Thailand: May 19, 2005


Violent attacks by Islamist insurgents in five mostly Moslem southern provinces of Thailand have become an almost daily occurrence. Most of the attacks have been aimed at government officials, military personnel, and teachers, as the Islamists are opposed to any secular education. Schools as well as government offices and military establishments are frequent targets. On a weekly basis, casualties seem to be averaging some 5-8 dead and a score or so wounded. The Thai government is trying to address the problem in a variety of ways, including strengthening military presence, providing economic development, and reaching out to more moderate Moslems, though this latter makes them targets of the Islamists' wrath. As is the case in other countries, the violence is not completely caused by Islamic radicalism. The religious angle is being used because of the huge play the international media have given al Qaeda and Islamic terrorism.
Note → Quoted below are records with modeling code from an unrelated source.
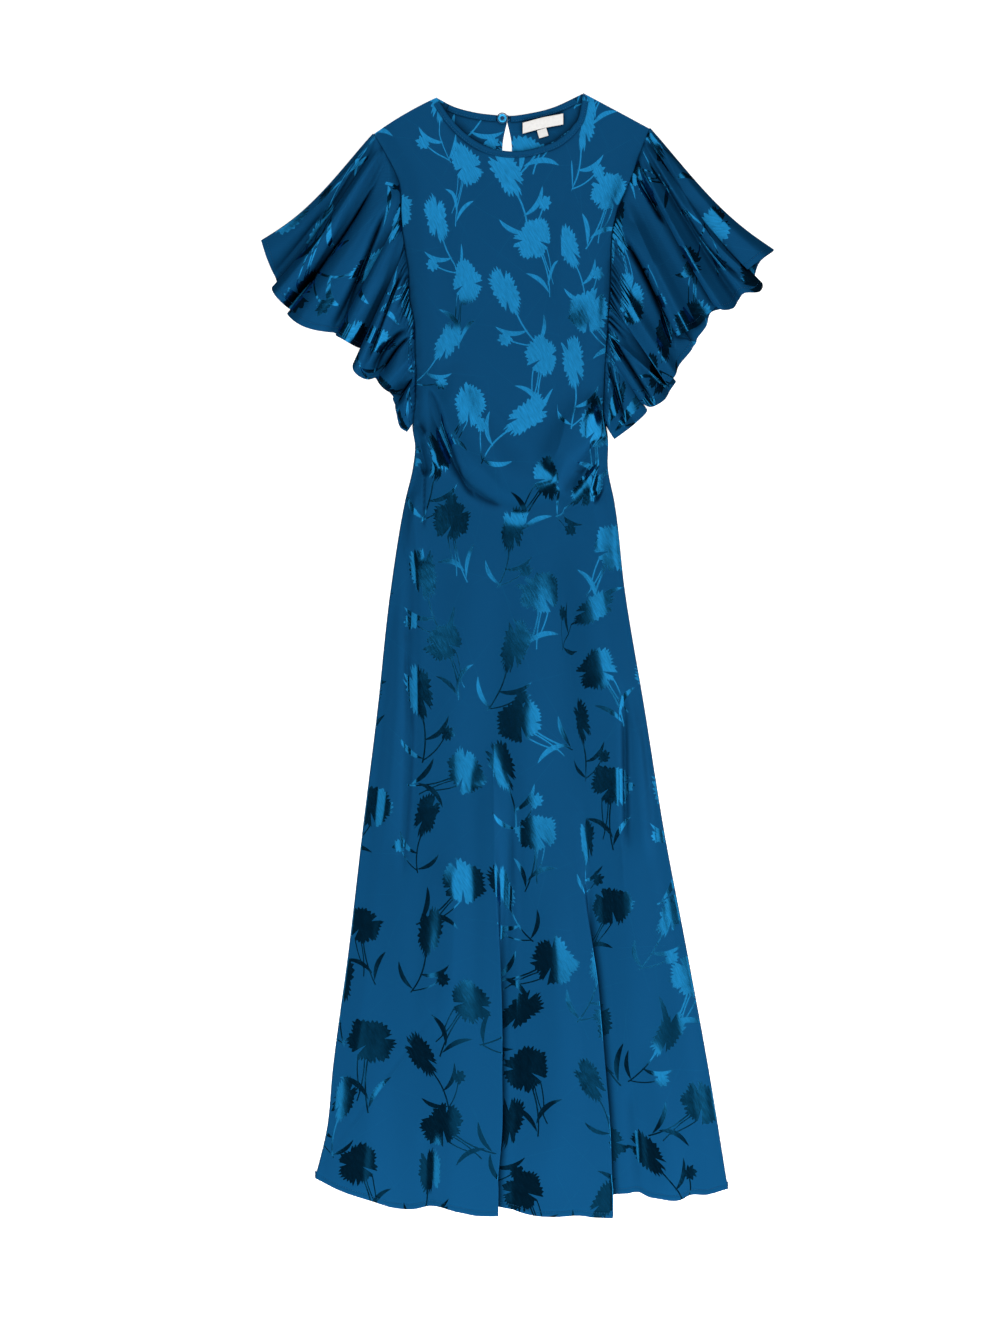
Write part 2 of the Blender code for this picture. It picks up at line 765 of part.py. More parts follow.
def make_button():
    """A round button with a raised rim and a dished middle."""
    low = WALL + SEAM_GAP
    points, rings = [], []
    for radius, height in BUTTON_PROFILE:
        z = (low + height) * MM
        if radius == 0:
            rings.append([len(points)] * BUTTON_SIDES)
            points.append((BUTTON_CENTRE[0] * MM, BUTTON_CENTRE[1] * MM, z))
            continue
        rings.append(list(range(len(points), len(points) + BUTTON_SIDES)))
        points += [(x * MM, y * MM, z) for x, y in ring_points(BUTTON_CENTRE, radius, BUTTON_SIDES)]
    faces = []
    for inner, outer in zip(rings, rings[1:]):
        for i in range(BUTTON_SIDES):
            after = (i + 1) % BUTTON_SIDES
            face = [inner[i], outer[i], outer[after], inner[after]]
            faces.append(list(dict.fromkeys(face)))
    solid("button", points, faces, BUTTON_BLUE, roughness=0.3)


def make_button_loop():
    """A thread loop round the button, with both ends on the right half of the back."""
    reach = BUTTON_RADIUS + LOOP_THREAD / 2 + LOOP_CLEARANCE
    height = WALL + SEAM_GAP + LOOP_THREAD / 2
    start = math.radians(LOOP_MOUTH_ANGLE)
    angles = np.linspace(start, 2 * math.pi - start, LOOP_POINTS)
    curve = bpy.data.curves.new("button_loop", "CURVE")
    curve.dimensions = "3D"
    curve.bevel_depth = LOOP_THREAD / 2 * MM
    curve.bevel_resolution = 1
    curve.use_fill_caps = True
    path = [(BUTTON_CENTRE[0] + reach * math.cos(a), BUTTON_CENTRE[1] + reach * math.sin(a)) for a in angles]
    tail = BUTTON_CENTRE[0] + reach + LOOP_TAIL[0]
    path = [(tail, path[0][1] - LOOP_TAIL[1])] + path + [(tail, path[-1][1] + LOOP_TAIL[1])]
    spline = curve.splines.new("POLY")
    spline.points.add(len(path) - 1)
    for point, (x, y) in zip(spline.points, path):
        point.co = (x * MM, y * MM, height * MM, 1)
    made = bpy.data.objects.new("button_loop", curve)
    bpy.context.scene.collection.objects.link(made)
    curve.materials.append(material("button_loop", SATIN, 0.5))


def make_labels():
    """A bare woven label with a bend in it, and a bare tab that shows below it."""
    low = WALL + SEAM_GAP
    x = np.linspace(LABEL_MIDLINE[0][0], LABEL_MIDLINE[-1][0], LABEL_POINTS)
    middle = read(LABEL_MIDLINE, x)
    half = LABEL_WIDTH / 2
    edge = list(zip(x, middle + half)) + list(zip(x[::-1], middle[::-1] - half))
    slab("neck_label", edge, low + WALL + SEAM_GAP, low + 2 * WALL + SEAM_GAP, LABEL_WHITE, roughness=0.8)
    turn = math.radians(TAB_TURN)
    corners = []
    for across, up in ((-1, -1), (1, -1), (1, 1), (-1, 1)):
        a, b = across * TAB_SIZE[0] / 2, up * TAB_SIZE[1] / 2
        corner = (a * math.cos(turn) - b * math.sin(turn), a * math.sin(turn) + b * math.cos(turn))
        corners.append((TAB_CENTRE[0] + corner[0], TAB_CENTRE[1] + corner[1]))
    slab("size_tab", corners, low, low + WALL, LABEL_WHITE, roughness=0.8)


def main():
    for old in list(bpy.data.objects):
        bpy.data.objects.remove(old)
    front = make_front()
    make_back(front)
    make_sleeve("sleeve_left", front, -1)
    make_sleeve("sleeve_right", front, 1)
    make_front_binding()
    make_back_bindings()
    make_button()
    make_button_loop()
    make_labels()


main()
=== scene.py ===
"""The looks of a satin dress laid flat: its cloth, seams, button and label, and the studio that shows them.

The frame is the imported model's: X to the right, Y from hem to neck, Z up. Tables and shapes are in
millimetres, and MM turns them into metres where a mesh is made. The studio's tables are in metres.
"""

import math

import bmesh
import bpy
import numpy as np
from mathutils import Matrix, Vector


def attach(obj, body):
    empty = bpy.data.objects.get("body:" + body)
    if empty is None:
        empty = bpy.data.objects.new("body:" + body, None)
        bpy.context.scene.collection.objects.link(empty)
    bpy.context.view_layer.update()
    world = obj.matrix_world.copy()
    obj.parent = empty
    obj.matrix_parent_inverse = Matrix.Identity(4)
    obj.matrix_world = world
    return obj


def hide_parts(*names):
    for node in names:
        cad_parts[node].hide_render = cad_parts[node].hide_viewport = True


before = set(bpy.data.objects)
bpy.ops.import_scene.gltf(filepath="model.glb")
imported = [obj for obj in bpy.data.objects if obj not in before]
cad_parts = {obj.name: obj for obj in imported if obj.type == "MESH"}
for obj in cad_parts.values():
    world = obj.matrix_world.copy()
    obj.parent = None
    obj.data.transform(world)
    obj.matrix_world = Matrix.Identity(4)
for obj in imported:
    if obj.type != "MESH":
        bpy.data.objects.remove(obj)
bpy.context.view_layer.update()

MM = 0.001
FULL_TURN = 2 * math.pi
WHITE = (1, 1, 1, 1)

# Heights of front and back, and the sleeves' distance from the front, as in the model
FRONT_LOW = 1.8
BACK_MID = 0.5
ARMHOLE_SHIFT = 0.7

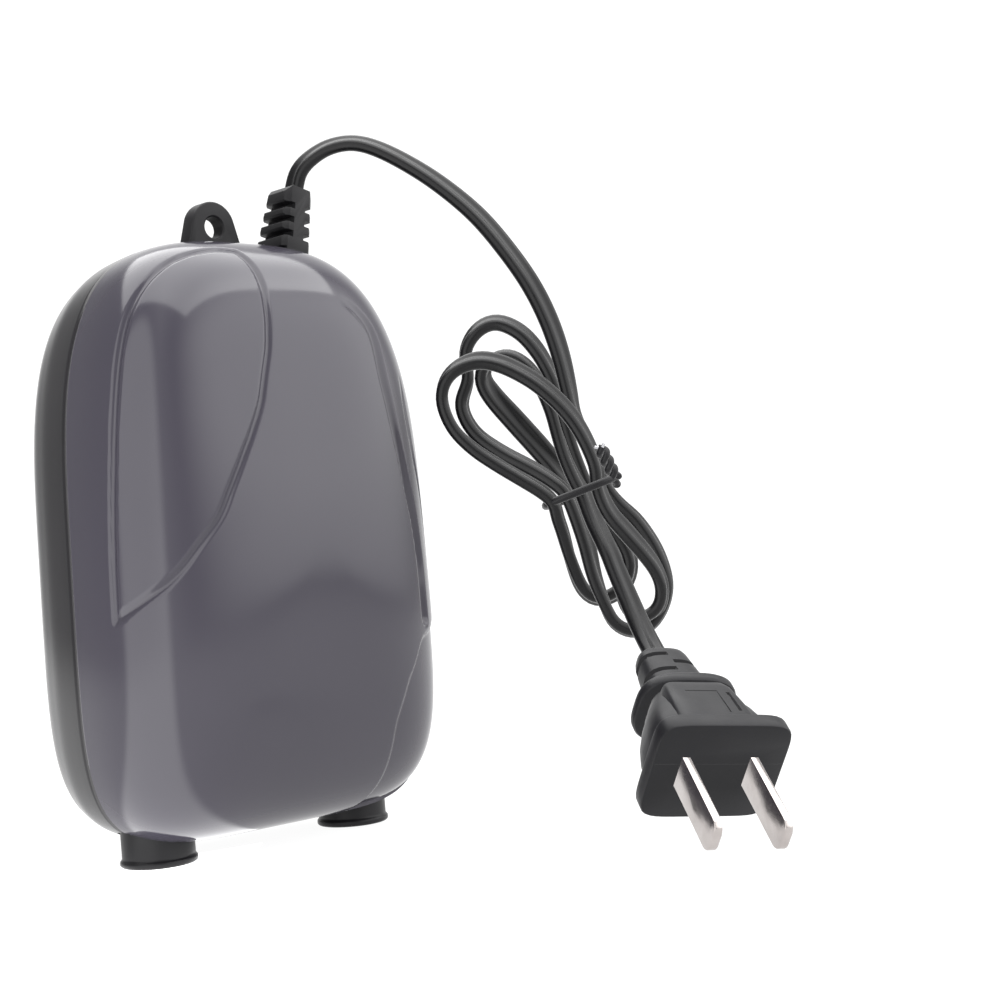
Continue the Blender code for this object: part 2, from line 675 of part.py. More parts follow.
def lead_wires():
    """The two wires from the gland's inner end down to the coil, each with its splice behind the core."""
    for name, shift, sign in (("live", 0.0, 1), ("neutral", 3.2, -1)):
        route = (
            (13.9 - shift, -5.2, 108.6),
            (12.0 - shift, -9.5, 104.0),
            (9.0 * sign, -13.0, 98.5),
            (8.4 * sign, -15.8, 92.0),
            (8.0 * sign, -16.4, 88.6),
        )
        tube(f"lead_wire_{name}", smooth_points(route, 3), 0.8, CORD_PVC)


def hank_frame():
    turn = Matrix.Rotation(HANK_TURN, 4, "Z") @ Matrix.Rotation(HANK_TILT, 4, "Y")
    return Matrix.Translation(Vector(HANK_PLACE) * MM) @ turn


def lead_and_hank():
    frame = hank_frame()
    tube("cord_lead", smooth_points(LEAD_ROUTE, 6), CORD_RADIUS, CORD_PVC, frame)
    tube("cord_tail", smooth_points(TAIL_ROUTE, 6), CORD_RADIUS, CORD_PVC, frame)
    outline = [(p.x, p.y) for p in smooth_points([(x, z, 0) for x, z in HANK_OUTLINE], 4, closed=True)]
    face_on = frame @ Matrix.Rotation(radians(90), 4, "X")
    plate("cord_hank", (outline,), 2 * HANK_HALF_THICK, face_on, CORD_PVC)
    around = frame @ Matrix.Rotation(radians(-20), 4, "Y")
    across, through = 8.4, HANK_HALF_THICK + 1.4
    tie = box("cord_tie", (-across, -through, -1.2), (across, through, 1.2), MATT_BLACK, around)
    cut(tie, box("tie_opening", (1 - across, 1 - through, -3), (across - 1, through - 1, 3), matrix=around))
    ends = ((across + 0.4, -1, 0), (across + 1.8, -4, 5.5))
    join(tie, cylinder("tie_twist", *ends, 1.0, segments=12, matrix=around))


def plug():
    aim, across = Vector(PLUG_AIM).normalized(), Vector(PLUG_ACROSS)
    side = (across - across.dot(aim) * aim).normalized()
    frame = Matrix((side, aim.cross(side), aim)).transposed().to_4x4()
    frame.translation = Vector(PLUG_PLACE) * MM
    shape = bmesh.new()
    rings = []
    for along, half_width, half_height in PLUG_SECTIONS:
        ring = []
        for i in range(24):
            angle = 2 * pi * (i + 0.5) / 24
            reach = (abs(cos(angle)) ** 5 + abs(sin(angle)) ** 5) ** -0.2
            place = (half_width * reach * cos(angle), half_height * reach * sin(angle), along)
            ring.append(shape.verts.new([v * MM for v in place]))
        rings.append(ring)
    for near, far in zip(rings, rings[1:]):
        skin_between(shape, near, far)
    for end in (rings[0], rings[-1]):
        shape.faces.new(end)
    body = add_bmesh("plug_body", shape, MATT_BLACK, frame)
    thick, wide, long = BLADE_SIZE
    for name, sign in SIDES:
        x = sign * BLADE_SPACING / 2
        low, high = (x - thick / 2, -wide / 2, -BLADE_ROOT), (x + thick / 2, wide / 2, long)
        box(f"plug_blade_{name}", low, high, BRASS, frame, bevel=0.3)
        grown = ([v - GAP for v in low], [v + GAP for v in high])
        cut(body, box(f"blade_pocket_{name}", *grown, matrix=frame))


def main():
    open_the_seam(top_cover(), base_shell())
    hanging_lug()
    cord_gland()
    rubber_feet()
    case_screws()
    outlets()
    intake_filter()
    core()
    swing_arms()
    pumping_sides()
    lead_wires()
    lead_and_hank()
    plug()


main()
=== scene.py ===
from math import cos, pi, radians, sin

import bmesh
import bpy
import numpy as np
from mathutils import Matrix, Vector


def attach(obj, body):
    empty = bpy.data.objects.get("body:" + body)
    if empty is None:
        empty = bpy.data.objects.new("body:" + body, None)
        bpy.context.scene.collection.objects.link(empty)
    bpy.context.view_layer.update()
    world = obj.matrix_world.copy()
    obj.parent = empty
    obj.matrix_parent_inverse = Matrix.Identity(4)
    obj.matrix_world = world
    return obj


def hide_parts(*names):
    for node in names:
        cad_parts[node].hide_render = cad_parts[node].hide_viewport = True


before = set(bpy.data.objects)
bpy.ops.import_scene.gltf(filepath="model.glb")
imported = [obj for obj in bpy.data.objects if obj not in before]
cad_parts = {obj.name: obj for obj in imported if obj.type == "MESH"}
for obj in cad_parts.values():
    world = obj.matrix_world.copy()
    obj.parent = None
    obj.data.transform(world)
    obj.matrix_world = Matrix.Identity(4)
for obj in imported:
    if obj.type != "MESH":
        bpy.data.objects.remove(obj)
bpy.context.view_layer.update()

# Lengths are in millimetres, as in the CAD, and MM turns them into metres.
MM = 0.001
GAP = 0.3
FINE_EDGE = 0.22
LEAST_RADIUS = 0.01
TINY = 1e-9
SIDES = (("left", -1), ("right", 1))

# Casing
HALF_WIDTH = 37.7
HALF_LENGTH = 57.3
CENTRE_Z = 60.7
TOP_Z = 118.0
COVER_DEPTH = 27.6
BASE_DEPTH = 19.5
SEAM_Y = 0.5
WALL = 2.2
ROUND_TOP = 3.2
ROUND_BOTTOM = 5.4
TAPER = 0.035
COVER_POWERS = (0.74, 0.72, 0.67)
COVER_AROUND = 720
COVER_RISE = 170
COVER_INSIDE = (0, 5, 12, 22, 34, 48, 62, 77, 88)
NORMAL_STEP = 1e-4
BASE_AROUND = 360
BASE_WALL = ((0, 0), (0.18, 0.2), (0.4, 0.6), (0.57, 1.3), (0.75, 2.3), (0.88, 3.6), (0.95, 5.2), (1, 9.0))
FLOOR_Y = SEAM_Y + BASE_DEPTH
FLOOR_IN_Y = FLOOR_Y - WALL
CASE_SCREWS = ((-16.0, 18.3), (16.0, 18.3), (-17.5, 101.0), (17.5, 101.0))
FEET = ((-19.3, 29.9), (19.3, 29.9), (-19.3, 91.5), (19.3, 91.5))
INTAKE_Z = 32.6
INTAKE_LOBE = 2.8
INTAKE_SPREAD = 3.7

# Lines on the cover, as (degrees round the outline from +X, degrees up its section from the seam)
LEAF_OUTER = ((100, 24), (106, 22.3), (113, 22), (121, 21.3), (129, 20.6), (135.5, 19.8), (141, 19.8))
LEAF_OUTER += ((147, 20.3), (154, 20.6), (163, 20), (172, 18.8), (179, 17.9), (186, 17.3), (194, 17.1))
LEAF_INNER = ((100, 24), (98.8, 32), (99.4, 40.5), (101.8, 48), (106, 55.6), (113, 62.6), (126.3, 69.4))
LEAF_INNER += ((139.5, 71), (153, 69.2), (166, 65.2), (175.5, 60.6), (184, 51.4), (188.4, 43.6))
LEAF_INNER += ((191, 34), (194, 17.1))
RIGHT_CREASE = ((63, 44), (56.5, 45.2), (50.5, 47.2), (44, 54), (38, 57.2), (27.8, 58.6), (12.5, 56.4))
RIGHT_CREASE += ((1, 52.8), (-9.5, 50.8), (-18, 50.6), (-25, 50.4))
RIGHT_EDGE = ((34, 42), (28, 46), (17, 45), (4, 38.5), (-9, 35), (-17, 33.8), (-22, 36))
SIDE_PANEL = ((5, 12.4), (-5, 19), (-13, 26), (-20, 34), (-25, 43), (-31.5, 54.4), (-42.8, 59.6))
SIDE_PANEL += ((-50.2, 58), (-56.5, 52.8), (-60.5, 44), (-63.4, 35), (-66.6, 24), (-70, 12.4))
LINE_STEPS = 14

# Half width and depth of each groove along those lines
LEAF_GROOVE = (0.95, 0.55)
CREASE_GROOVE = (1.7, 0.95)
EDGE_GROOVE = (0.8, 0.35)
# The degrees round the outline at which a groove runs out, and over how many it does so
CREASE_FADE = (66, 22)
EDGE_FADE = (36, 14)
PANEL_DROP = 0.55
PANEL_SLOPE = 0.5

# The seam's small step, and how the two shells are held together
RIM_INSET = 0.35
COVER_BOSS = 3.6
COVER_BOSS_DEPTH = 19.7
COVER_PILOT = 1.6
COVER_PILOT_DEPTH = 13
BASE_BOSS = 4.0
BASE_CORNER = ((0.975, 6.4), (0.992, 7.9), (1.0, 9.6), (1.0, 11.0))
SCREW_RECESS = ((0, 30), (3.15, 30), (3.15, BASE_DEPTH + 0.02), (2.85, BASE_DEPTH - 0.45))
SCREW_RECESS += ((2.85, 7.0), (1.7, 7.0), (1.7, -5), (0, -5))
FOOT_BORE = 1.9

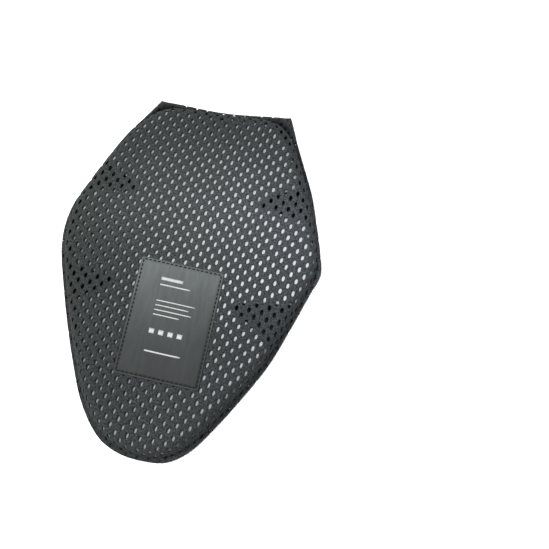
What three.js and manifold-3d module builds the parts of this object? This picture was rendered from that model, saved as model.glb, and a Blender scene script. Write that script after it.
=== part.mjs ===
// An elbow pad lying on its back: a foam sheet with four darts, held in a flat pocket of knitted net.
// Millimetres, +Z up, +Y towards the pocket's mouth. The origin is on the table, under the pad's middle.
import * as THREE from "three";
import { mergeGeometries, mergeVertices } from "three/addons/utils/BufferGeometryUtils.js";
import Module from "manifold-3d";

const wasm = await Module();
wasm.setup();

// Driving sizes
const PAD_LENGTH = 208; // from the round tip to the corners of the mouth
const PAD_WIDTH = 143; // at the widest place
const NET_WALL = 1; // thickness of the knitted net
const FOAM_THICKNESS = 8;
const FIT_GAP = 0.3; // clearance between pieces that touch
const ROLL_WIDTH = 8; // how far in from the flat margin the net rises to its full height
const FOAM_SETBACK = 1; // slack between the net's side and the foam's edge
const SIDE_MARGIN = 0.6; // flat margin of net at the seam along the sides
const CORNER_SOFTENING = 9; // reach of the rounding that leaves a flat flap of net at each mouth corner
const MOUTH_STEP = 2; // the front panel stops this far short of the back panel's mouth edge
const MOUTH_MARGIN = 1.5; // extra flat margin of the front panel at the mouth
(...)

But in southern Thailand, the main problem is economic (the area has fallen behind the rest of the country) and ethnic (the people in these five provinces are ethnic Malay and Moslem, rather than ethnic Thai and Buddhist like the majority of Thais. The different languages, customs and appearance have built resentments for generations, along with an outlaw mentality that has created smuggling and other criminal gangs. So you have a lot of young people who are angry, have weapons and are comfortable using them, and breaking the law in general.